Выбрать главу

Марина провела эти дни, гуляя по старому Таллину, заглядывая в магазинчики сувениров, наслаждаясь нежарким балтийским солнцем. Но время от времени заходила в ресторан, где шла игра, и потом объясняла:

— Не то ужасно, что столько умственной энергии растрачивается впустую, а то, что из сотни высоколобых мужчин ни один не повернул головы в мою сторону. Думаю, войди в зал голая Мэрилин Монро, вы всё равно так же тупо глядели бы в свои карты.

Когда сладкое наваждение игры выпускало меня из своего капкана, я пытался анализировать эту страсть. Что заставляет всех их — москвичей, киевлян, таллинцев, рижан, харьковчан, тбилисцев — раз за разом съезжаться, садиться за игорные столы и впиваться глазами в карты, напрягая все умственные силы в спортивном противоборстве? Не сродни ли это тому азарту, с которым я в школьные годы кидался решать геометрические задачи? Ведь в нашем увлечении нет никакой награды, нет денежного стимула, нет даже тщеславия, ибо про полузапрещённые состязания по бриджу не напишут в газетах, победителей не прославят в кинохронике. Конечно, мне было приятно в какой-то момент стать чемпионом Ленинграда и потом целый год любоваться блестящим кубком, выставленным на книжной полке. Но о моей «славе» знали хорошо если пять десятков бриджевых фанатиков. Нет, природа игрового волнения была необъяснима мотивом тщеславия. Что это вообще за манящий феномен такой — игра?
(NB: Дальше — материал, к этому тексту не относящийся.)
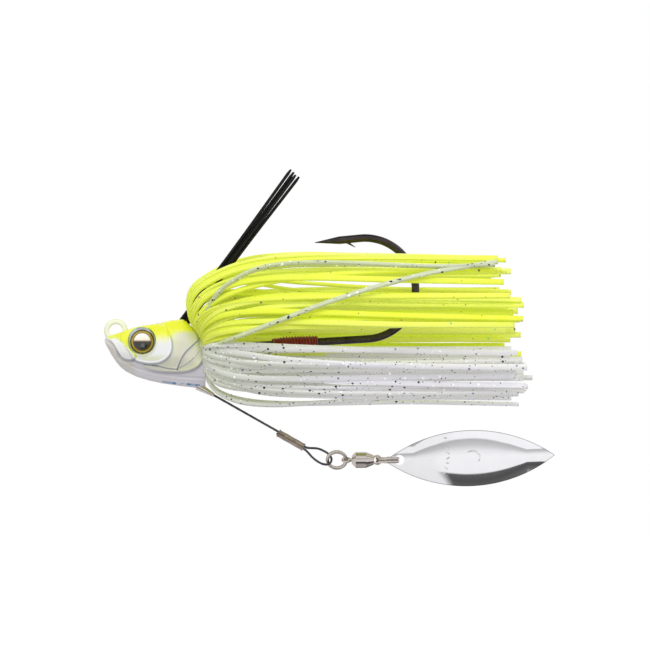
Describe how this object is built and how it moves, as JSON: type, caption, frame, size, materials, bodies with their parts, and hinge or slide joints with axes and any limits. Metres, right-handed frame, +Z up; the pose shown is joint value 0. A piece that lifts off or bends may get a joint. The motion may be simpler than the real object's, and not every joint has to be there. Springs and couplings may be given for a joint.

Думаю, именно размышления о бескорыстном, безденежном бридже, соединившись с размышлениями о массовых зрелищах, помогли мне нащупать те выводы, которые легли в основание постройки под названием «Практическая метафизика». Потребность игры как общечеловеческое свойство — вот главная путеводная нить, главная предпосылка, направлявшая ход размышлений в этой книге.

«Вещь в себе»

В мире огромном ни вспять, ни впредь,

Который незримому дал смотреть.

Иосиф Бродский

В веках минувших, когда большинство человечества было занято борьбой за существование, игру можно было считать детской забавой или придурью богачей. Но нынче, в машинный век, когда не только дети и богачи оказались избавленными от этой борьбы, когда кусок хлеба и кров над головой перестают быть проблемой, а счастья всё нет, а дух томится всё так же, если не больше, и среди возможных средств утоления всё чаще прибегает к игре, мы получаем полное право рассматривать игру как некое чистое обнаружение — проявление — человеческой воли, в котором она странным образом находит удовлетворение, не достигая никаких объектов своих обычных желаний.

Чтобы отрицать правомочность этой посылки, пришлось бы закрыть глаза на целые отрасли промышленности, обслуживающие игры взрослых, на тысячи мужчин, гоняющих в поте лица невзрачный мяч по зелёному полю, на тысячи других, с ещё бóльшим остервенением носящихся по льду за ещё более невзрачной шайбой, на миллионы зрителей, жадно следящих за каждым движением игроков и приветствующих удачный удар дружным восторгом. Пришлось бы не видеть на верандах и пляжах, в поездах и беседках мелькания карточных колод, не слышать стука домино и кеглей, ударов городошных бит и клюшек для гольфа, пришлось бы отвернуться от миллионов наморщенных лбов, склонённых над шахматами и нардами, маджонгом и рулеткой. А треск выстрелов над озёрами и лесами, и одна окровавленная пичужка как результат всей пальбы? А зимние и летние армии рыболовов, увешанные снаряжением, стóящим дороже всех возможных уловов? А те, кто гоняется наперегонки на всём, что может ехать, плыть, летать, не жалеющие ни машин, ни голов своих ради десятой доли секунды?

Homo Ludens — «Человек играющий» — так назвал свою книгу знаменитый историк мировой культуры, Йохан Хёйзинга (1938). Но этот труд мне ещё не был известен, когда я, с дерзостью вечного российского школяра, взялся за изложение своей философской системы.

Главными событиями моей жизни в 1961-62 годах я назвал Сэлинджера, Бродского, Солженицына. Пять лет спустя, в годы 1966-67, «со мной случились» три других события, тоже вызвавших душевное потрясение, тоже разбивших жизнь на «до» и «после»: Шопенгауэр, Кант, Кьеркегор (перечисляю не по хронологии их жизни, а по порядку прочтения).